The genius of uniting together within a certain trade has always existed amongst the Indian people. For instance, the particular caste that gives hall porters and night watchmen to commercial offices and banks in large cities has been always united together in its own way for the last thirty years and has at times even put forward joint action against some grievous wrong. It was in the commencement of the present century that the European railway guards working on the Great Indian Peninsular Railway, though not possessing any regular Union, combined together temporarily and carried out an organised strike and won their point. The Indian signallers in the same railway company, following this example, but forgetting that they were not the blessed bearers of the white man’s burden, organised themselves into a regular Union and went in for a strike, with the disastrous result that the railway company, using the British Army signallers to blackleg them, broke the strike and finally dismissed them all. The Bombay cotton mill operatives have for thirty years been organised under some benevolent committee, as a society for the protection of the workers. This society has at times functioned with fair success, and it left a slight impress of its power on the Factory Commission and the Factory Act of 1911.
In 1911, a systematic effort was made in London to draw the attention of prominent Trade Union leaders here to their duty to assist in organising Indian Labour along British lines, for the mutual protection of Indian as well as British Labour; but, after a couple of enthusiastic meetings, the British Trade Union leaders decided to drop the whole matter and preferred not to arouse anger amongst the India Office authorities.

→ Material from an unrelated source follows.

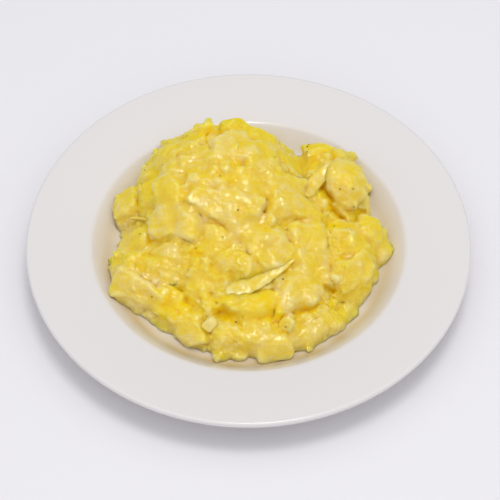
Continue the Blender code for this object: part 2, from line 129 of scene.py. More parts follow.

From 1912 to 1915 the younger Indians in England took various opportunities to arouse an interest amongst the leaders of public opinion in India on the question of mass rights and Labour organisations. The early years of the war prevented any active operations being launched out. However, as the war developed into an unending campaign of European international jealousies, definite measures were taken in 1916 to found in London a joint body of Indian and British Trade Unionists and Socialists (the Workers’ Welfare League of India of London), with the definite object of bringing about a working connection between the workers of India and the workers of Britain in the same industries, and of demanding an approximation of legislative and economic standards for workers of both countries.
Meanwhile, on another side, an impetus was given to Labour organisation in India on European lines by the activities of Mrs. Annie Besant and those associated with her. Taking timely advantage of a strike that was being carried on by certain cotton mill operatives in Madras, Mr. B.P. Wadia, Mrs. Besant’s staunch adherent in Theosophy, and a loyal lieutenant for a long time in all her activities, headed the cause of the Madras workers and formed the strikers into a Union, after the pattern of a British Union. Mr. Wadia then came over to England and supplemented the political propaganda of Mrs. Besant with a Labour propaganda in British Labour circles. Mr. Wadia’s efforts and work for the first time aroused a general interest amongst the British. Trade Unionists in questions of Indian Labour, and indirectly solidified the floating opinion that was aroused in this matter by the Workers’ Welfare League of India working from its head-quarters in London.
Organisation rapidly extended, particularly in the Punjab and in Bombay, under the direction of Joseph Baptista, Chaman Lall and Lajpat Rai. Unions were formed of railway workers, post office workers, printers, clerks, textile workers, tramway drivers, gasworkers, and other trades. After a period of effort, during which some 600,000 workers in different trades were organised in some fashion or another under most difficult circumstances, the definite step was taken of establishing the All India Trade Union Congress. The first meeting of this congress took place in Bombay in the autumn of 1920, and its second meeting is now announced to be held in November of this year in the centre of the Bengal coal fields, in a colliery town called Jharria, round about which 400,000 miners are grouped.
The future of Trade Unionism in India will depend in its early stages upon the close co-operation of British Labour. The formal legislation legalising the right of the workers to combine is not yet forthcoming. To secure the necessary continuous co-operation between Indian and British Labour is the task of the Workers’ Welfare League of India, which has been duly accredited by the Indian Trade Union Congress as its representative. The interests of Indian and British Labour are bound up by their economic relations. If by any chance continued unwisdom, apathy or arrogance on the part of British Labour drives the Indian Labour or mass movement into open hostility against them, British Labour will have to be prepared for evil days. The extent and rapidity of the development of the movement in India will at the beginning depend upon the sincerity and support which the British workers give to the Indian movement, but very shortly afterwards the united and full strength of the organised Indian masses will play no small part in the British Labour struggle for its economic emancipation and independence.
The spirit of the international movement is conspicuously in front of the Indian organisers. At considerable cost to their popularity they have steadfastly differentiated between the international solidarity of Labour and the non-co-operative movement as a temporary political weapon in India against the imperialist exploiter. The question of international affiliations is already much agitated among the active leaders of Indian Trade Unionism. In Indian eyes the Amsterdam International is largely discredited by its imperialist associations; and at present the balance of opinion leans towards the Red Trade Union movement. It is doubtful, however, whether the movement is yet ready for international affiliation. In the meantime the present breakdown of political imperialism throws a great part to play on Indian Labour. Any set of conditions that would allow this imperialist political fight to lead to the partition of nations into water-tight national compartments, even in the realms of economic inter-relationship, would be a disaster to all the small countries like Great Britain who must economically depend upon the outside world for raw materials as well as for markets for finished products. The only solution for the workers would be to let the political disruption take its own course as a side issue, and to take immediate steps for an economic consolidation of interests of the working classes of all nations and countries.
1. For facility of European readers all money figures are reduced from Indian Rupees to British sterling at the normal rate of Rs.15 to the £.
2. A considerable number of mines being private proprietary concerns, their capital is not registered and is not included in the above figures. Similarly, leather works and oil mills are not to be found in official registers.